━━━ Data provided

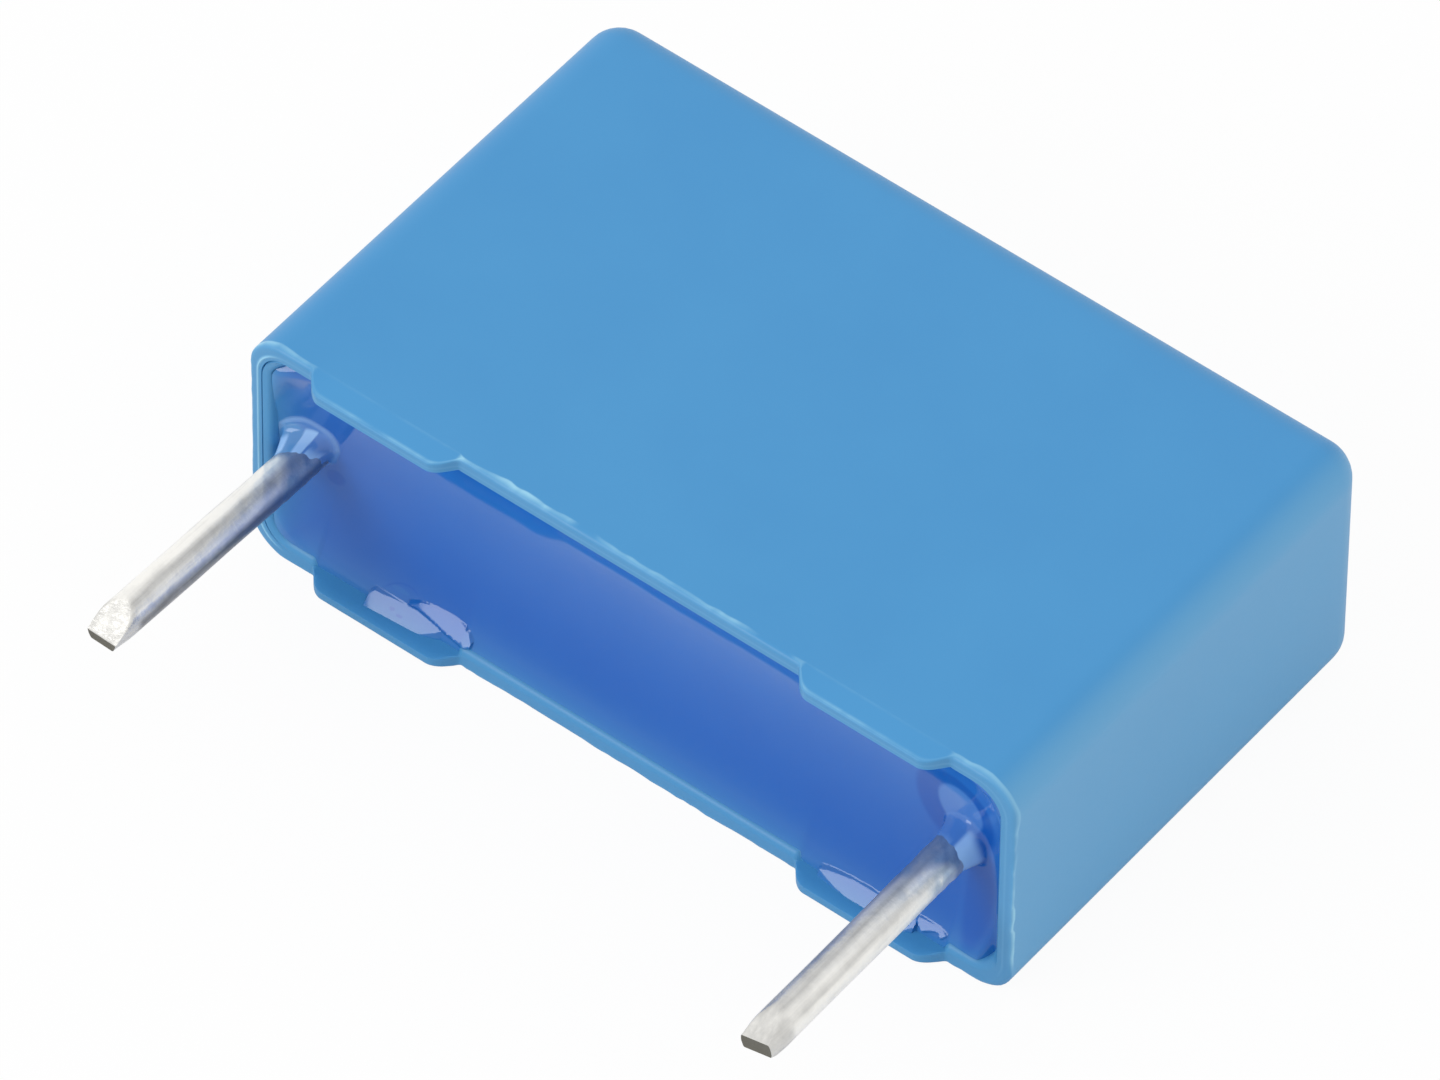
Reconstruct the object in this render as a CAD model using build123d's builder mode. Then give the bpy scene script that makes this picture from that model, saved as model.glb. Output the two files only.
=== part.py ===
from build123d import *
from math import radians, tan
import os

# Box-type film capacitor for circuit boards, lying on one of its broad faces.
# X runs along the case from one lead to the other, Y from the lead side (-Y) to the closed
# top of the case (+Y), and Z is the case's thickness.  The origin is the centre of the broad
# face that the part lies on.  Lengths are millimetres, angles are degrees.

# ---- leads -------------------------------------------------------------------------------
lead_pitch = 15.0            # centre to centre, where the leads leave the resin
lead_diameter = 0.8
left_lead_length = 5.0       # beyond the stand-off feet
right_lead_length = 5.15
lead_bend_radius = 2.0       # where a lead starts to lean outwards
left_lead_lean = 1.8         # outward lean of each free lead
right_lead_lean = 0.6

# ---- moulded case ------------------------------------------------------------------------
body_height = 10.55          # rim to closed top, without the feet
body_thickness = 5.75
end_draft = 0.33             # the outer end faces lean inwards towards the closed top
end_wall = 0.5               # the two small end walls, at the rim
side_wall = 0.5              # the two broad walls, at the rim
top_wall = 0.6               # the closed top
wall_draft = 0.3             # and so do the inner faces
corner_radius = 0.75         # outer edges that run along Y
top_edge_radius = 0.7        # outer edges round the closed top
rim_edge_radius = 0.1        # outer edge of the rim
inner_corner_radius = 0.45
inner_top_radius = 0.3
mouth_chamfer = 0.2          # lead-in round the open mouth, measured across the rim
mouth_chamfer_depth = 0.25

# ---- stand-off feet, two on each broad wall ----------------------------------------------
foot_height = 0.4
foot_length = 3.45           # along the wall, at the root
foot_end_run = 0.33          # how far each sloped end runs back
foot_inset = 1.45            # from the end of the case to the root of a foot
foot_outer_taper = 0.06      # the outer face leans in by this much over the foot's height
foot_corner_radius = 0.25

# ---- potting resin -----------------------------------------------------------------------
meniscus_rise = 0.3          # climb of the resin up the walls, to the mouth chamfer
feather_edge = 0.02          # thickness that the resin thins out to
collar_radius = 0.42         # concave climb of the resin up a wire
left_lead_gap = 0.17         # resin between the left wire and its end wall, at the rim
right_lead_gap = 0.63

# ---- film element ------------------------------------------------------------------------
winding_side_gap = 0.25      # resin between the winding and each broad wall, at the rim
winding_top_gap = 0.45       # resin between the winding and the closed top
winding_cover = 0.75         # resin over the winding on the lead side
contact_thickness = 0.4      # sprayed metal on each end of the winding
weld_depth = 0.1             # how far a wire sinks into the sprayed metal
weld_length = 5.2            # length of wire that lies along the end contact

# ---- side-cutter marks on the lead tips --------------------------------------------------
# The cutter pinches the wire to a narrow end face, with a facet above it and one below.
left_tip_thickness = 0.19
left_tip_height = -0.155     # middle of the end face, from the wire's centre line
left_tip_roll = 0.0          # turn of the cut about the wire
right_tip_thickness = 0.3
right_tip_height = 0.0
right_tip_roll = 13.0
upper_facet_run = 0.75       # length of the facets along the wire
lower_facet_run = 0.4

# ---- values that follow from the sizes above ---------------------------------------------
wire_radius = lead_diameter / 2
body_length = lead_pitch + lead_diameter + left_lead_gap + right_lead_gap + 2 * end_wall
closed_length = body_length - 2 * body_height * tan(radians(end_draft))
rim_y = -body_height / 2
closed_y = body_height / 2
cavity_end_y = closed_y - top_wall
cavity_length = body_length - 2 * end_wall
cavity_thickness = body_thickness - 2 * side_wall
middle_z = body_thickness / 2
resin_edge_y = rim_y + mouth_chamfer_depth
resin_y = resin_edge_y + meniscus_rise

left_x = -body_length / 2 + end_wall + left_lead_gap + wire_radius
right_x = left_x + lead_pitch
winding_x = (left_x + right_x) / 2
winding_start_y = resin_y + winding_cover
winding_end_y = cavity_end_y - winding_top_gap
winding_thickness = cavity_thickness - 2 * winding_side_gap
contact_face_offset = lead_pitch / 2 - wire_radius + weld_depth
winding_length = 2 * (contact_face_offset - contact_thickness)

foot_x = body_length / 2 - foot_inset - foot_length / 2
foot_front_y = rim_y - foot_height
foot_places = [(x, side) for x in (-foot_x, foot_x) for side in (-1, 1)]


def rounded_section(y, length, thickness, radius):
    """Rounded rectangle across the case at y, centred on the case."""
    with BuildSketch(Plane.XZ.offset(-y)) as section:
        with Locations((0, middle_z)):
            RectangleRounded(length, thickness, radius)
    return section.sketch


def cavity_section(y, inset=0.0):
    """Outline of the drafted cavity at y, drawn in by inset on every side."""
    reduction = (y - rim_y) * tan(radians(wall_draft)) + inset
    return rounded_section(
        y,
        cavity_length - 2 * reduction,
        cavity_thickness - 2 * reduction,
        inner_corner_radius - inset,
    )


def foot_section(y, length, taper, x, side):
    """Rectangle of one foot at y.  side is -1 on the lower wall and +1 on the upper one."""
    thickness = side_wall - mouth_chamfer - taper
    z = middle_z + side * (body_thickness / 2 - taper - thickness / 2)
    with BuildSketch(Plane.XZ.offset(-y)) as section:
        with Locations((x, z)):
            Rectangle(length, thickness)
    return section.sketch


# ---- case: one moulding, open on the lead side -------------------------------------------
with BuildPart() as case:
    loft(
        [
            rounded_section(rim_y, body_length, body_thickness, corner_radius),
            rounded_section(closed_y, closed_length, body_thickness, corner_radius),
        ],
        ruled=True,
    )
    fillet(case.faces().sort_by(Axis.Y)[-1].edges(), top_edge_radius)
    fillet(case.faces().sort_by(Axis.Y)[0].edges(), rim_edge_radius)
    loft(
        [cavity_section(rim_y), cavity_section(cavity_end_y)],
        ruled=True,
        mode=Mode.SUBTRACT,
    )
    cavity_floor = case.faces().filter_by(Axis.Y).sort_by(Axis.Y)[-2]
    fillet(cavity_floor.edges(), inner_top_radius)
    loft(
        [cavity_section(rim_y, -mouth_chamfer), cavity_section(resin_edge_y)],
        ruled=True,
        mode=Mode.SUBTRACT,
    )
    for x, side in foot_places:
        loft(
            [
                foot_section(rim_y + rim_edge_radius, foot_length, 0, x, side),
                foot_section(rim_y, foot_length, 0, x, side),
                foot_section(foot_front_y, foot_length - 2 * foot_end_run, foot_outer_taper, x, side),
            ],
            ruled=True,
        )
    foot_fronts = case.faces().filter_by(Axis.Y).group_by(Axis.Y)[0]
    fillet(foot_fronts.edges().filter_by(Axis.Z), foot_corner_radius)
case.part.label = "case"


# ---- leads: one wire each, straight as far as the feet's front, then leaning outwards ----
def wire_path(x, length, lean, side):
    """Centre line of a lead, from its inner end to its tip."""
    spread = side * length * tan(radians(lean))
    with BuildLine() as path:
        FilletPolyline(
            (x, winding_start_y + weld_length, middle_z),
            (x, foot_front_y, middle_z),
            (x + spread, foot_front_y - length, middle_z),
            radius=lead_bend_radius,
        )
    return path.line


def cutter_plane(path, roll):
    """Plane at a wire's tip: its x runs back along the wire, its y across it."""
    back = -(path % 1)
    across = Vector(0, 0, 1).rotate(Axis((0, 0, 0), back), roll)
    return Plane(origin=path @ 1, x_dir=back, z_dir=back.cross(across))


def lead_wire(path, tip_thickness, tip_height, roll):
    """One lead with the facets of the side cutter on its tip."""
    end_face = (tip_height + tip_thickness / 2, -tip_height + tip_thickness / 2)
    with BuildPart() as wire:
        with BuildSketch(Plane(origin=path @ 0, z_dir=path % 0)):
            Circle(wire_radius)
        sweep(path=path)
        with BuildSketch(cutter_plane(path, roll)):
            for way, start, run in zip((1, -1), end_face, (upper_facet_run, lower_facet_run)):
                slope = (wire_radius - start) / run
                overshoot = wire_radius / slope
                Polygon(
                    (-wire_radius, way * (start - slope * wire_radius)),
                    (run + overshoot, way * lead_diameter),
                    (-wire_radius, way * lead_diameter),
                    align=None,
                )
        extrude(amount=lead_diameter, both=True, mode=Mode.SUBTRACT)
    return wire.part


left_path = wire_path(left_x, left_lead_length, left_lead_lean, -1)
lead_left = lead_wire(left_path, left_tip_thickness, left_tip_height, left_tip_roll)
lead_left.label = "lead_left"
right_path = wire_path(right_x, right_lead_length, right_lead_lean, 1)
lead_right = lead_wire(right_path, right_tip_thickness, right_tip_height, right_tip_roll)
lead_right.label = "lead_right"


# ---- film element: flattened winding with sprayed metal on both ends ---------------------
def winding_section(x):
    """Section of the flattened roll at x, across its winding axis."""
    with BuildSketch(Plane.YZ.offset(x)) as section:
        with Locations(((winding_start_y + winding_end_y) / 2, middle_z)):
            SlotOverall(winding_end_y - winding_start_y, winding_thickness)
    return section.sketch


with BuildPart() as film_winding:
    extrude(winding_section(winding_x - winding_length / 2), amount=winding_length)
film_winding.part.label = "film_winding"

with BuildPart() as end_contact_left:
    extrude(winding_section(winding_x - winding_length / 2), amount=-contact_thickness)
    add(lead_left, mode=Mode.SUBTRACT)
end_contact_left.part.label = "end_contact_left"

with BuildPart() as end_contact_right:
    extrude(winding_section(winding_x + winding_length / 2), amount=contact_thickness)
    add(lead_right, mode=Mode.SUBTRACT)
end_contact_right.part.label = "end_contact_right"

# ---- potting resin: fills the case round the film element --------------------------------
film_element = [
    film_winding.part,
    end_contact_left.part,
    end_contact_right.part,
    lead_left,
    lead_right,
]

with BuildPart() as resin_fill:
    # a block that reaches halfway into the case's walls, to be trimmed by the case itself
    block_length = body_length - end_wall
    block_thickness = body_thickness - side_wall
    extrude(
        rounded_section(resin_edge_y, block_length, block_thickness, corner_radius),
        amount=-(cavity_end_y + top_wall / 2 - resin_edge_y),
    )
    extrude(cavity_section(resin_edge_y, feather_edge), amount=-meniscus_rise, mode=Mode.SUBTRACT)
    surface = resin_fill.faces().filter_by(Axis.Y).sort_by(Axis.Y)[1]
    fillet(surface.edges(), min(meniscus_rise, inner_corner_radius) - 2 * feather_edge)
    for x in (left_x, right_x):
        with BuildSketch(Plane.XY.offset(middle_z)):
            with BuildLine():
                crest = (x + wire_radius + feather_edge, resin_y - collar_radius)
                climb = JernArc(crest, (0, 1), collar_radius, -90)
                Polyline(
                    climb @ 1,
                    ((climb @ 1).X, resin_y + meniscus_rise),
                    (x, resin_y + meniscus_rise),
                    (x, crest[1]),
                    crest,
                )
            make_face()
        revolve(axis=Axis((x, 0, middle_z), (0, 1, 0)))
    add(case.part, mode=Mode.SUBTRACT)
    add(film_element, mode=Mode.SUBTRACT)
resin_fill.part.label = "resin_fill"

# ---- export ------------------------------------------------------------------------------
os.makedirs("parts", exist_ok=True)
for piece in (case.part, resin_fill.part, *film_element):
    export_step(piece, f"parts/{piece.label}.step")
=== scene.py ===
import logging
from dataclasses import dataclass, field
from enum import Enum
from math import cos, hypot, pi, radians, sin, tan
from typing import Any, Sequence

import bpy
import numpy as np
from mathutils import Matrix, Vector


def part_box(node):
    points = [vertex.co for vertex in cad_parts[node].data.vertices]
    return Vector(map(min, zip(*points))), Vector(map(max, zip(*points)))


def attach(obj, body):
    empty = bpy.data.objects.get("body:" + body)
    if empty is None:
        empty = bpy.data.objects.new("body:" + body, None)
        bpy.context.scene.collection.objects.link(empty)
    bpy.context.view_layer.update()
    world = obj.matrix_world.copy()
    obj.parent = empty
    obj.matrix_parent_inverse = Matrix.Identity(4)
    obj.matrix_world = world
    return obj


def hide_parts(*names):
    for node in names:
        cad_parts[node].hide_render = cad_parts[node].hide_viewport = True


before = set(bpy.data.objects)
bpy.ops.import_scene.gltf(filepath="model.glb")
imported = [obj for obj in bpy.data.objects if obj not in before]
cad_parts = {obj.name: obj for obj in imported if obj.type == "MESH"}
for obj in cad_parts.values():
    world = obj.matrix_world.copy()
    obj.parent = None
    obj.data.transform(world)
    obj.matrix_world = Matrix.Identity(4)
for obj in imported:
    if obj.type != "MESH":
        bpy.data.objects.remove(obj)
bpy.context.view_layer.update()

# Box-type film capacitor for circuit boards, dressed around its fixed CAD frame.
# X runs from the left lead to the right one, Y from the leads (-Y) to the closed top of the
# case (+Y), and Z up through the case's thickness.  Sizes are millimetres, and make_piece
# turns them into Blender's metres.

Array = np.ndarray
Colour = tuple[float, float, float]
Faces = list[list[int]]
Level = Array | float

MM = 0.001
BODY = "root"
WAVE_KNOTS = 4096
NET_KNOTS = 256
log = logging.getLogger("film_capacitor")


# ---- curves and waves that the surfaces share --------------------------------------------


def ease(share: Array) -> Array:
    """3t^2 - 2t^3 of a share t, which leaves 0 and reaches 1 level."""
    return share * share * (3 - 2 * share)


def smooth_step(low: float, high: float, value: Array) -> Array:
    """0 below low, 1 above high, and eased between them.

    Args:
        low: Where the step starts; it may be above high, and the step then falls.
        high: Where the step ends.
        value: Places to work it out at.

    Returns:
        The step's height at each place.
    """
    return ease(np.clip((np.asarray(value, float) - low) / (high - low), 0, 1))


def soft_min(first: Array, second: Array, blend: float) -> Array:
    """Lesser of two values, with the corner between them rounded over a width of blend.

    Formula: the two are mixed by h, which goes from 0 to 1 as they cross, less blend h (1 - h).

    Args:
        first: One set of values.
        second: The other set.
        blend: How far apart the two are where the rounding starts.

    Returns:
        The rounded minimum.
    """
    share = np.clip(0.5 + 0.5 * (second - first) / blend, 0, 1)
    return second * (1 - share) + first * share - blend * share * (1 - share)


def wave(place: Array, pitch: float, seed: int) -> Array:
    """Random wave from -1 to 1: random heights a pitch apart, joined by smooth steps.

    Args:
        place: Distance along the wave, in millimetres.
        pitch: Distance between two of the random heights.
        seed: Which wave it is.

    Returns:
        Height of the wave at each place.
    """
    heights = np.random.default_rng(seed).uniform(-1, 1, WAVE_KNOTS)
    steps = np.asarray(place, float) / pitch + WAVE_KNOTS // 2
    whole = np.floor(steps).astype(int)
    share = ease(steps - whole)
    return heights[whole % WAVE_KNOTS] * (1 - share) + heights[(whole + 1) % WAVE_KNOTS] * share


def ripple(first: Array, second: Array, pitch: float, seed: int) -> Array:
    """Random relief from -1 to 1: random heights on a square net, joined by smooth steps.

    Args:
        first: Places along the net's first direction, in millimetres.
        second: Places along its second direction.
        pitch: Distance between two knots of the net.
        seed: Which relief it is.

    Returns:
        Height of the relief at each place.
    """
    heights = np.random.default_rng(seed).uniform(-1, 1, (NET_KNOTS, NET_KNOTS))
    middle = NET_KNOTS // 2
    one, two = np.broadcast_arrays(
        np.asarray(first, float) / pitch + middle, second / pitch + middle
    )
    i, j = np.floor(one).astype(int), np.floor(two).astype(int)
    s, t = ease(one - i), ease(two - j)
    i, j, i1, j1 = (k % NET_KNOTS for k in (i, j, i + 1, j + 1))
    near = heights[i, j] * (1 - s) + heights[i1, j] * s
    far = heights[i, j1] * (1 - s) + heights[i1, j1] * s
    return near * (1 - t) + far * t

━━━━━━

Problem to work on
In this exercise, copy only the lines from the opening line of the material through the line where "# face that" appears.

Task result
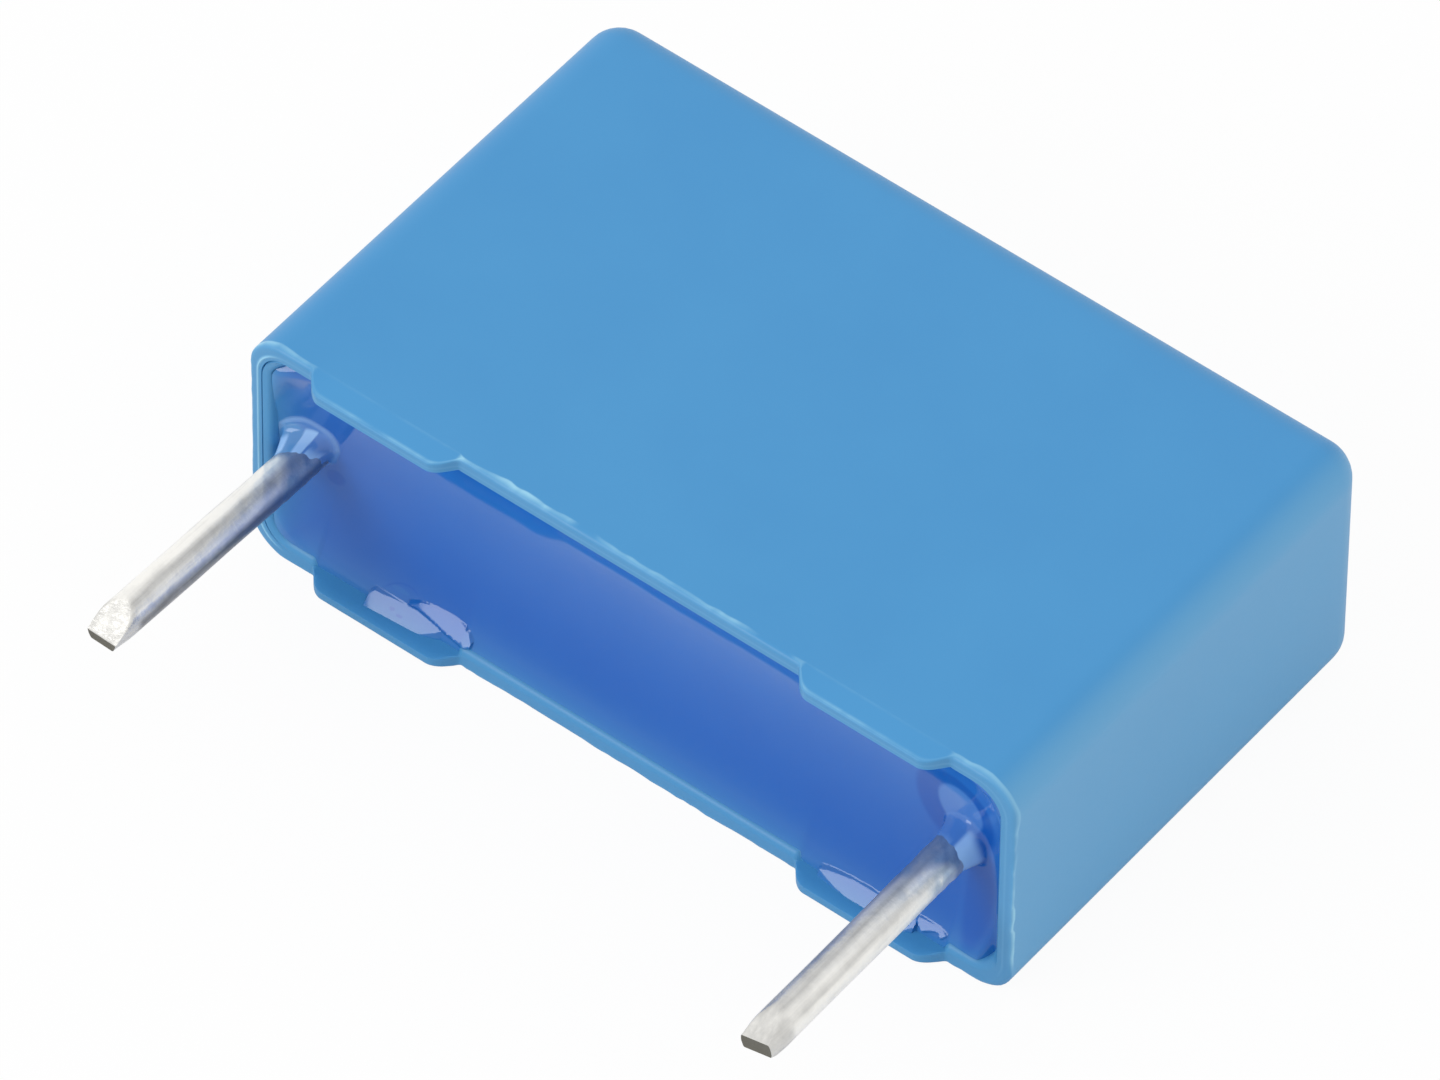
Reconstruct the object in this render as a CAD model using build123d's builder mode. Then give the bpy scene script that makes this picture from that model, saved as model.glb. Output the two files only.
=== part.py ===
from build123d import *
from math import radians, tan
import os

# Box-type film capacitor for circuit boards, lying on one of its broad faces.
# X runs along the case from one lead to the other, Y from the lead side (-Y) to the closed
# top of the case (+Y), and Z is the case's thickness.  The origin is the centre of the broad
# face that the part lies on.  Lengths are millimetres, angles are degrees.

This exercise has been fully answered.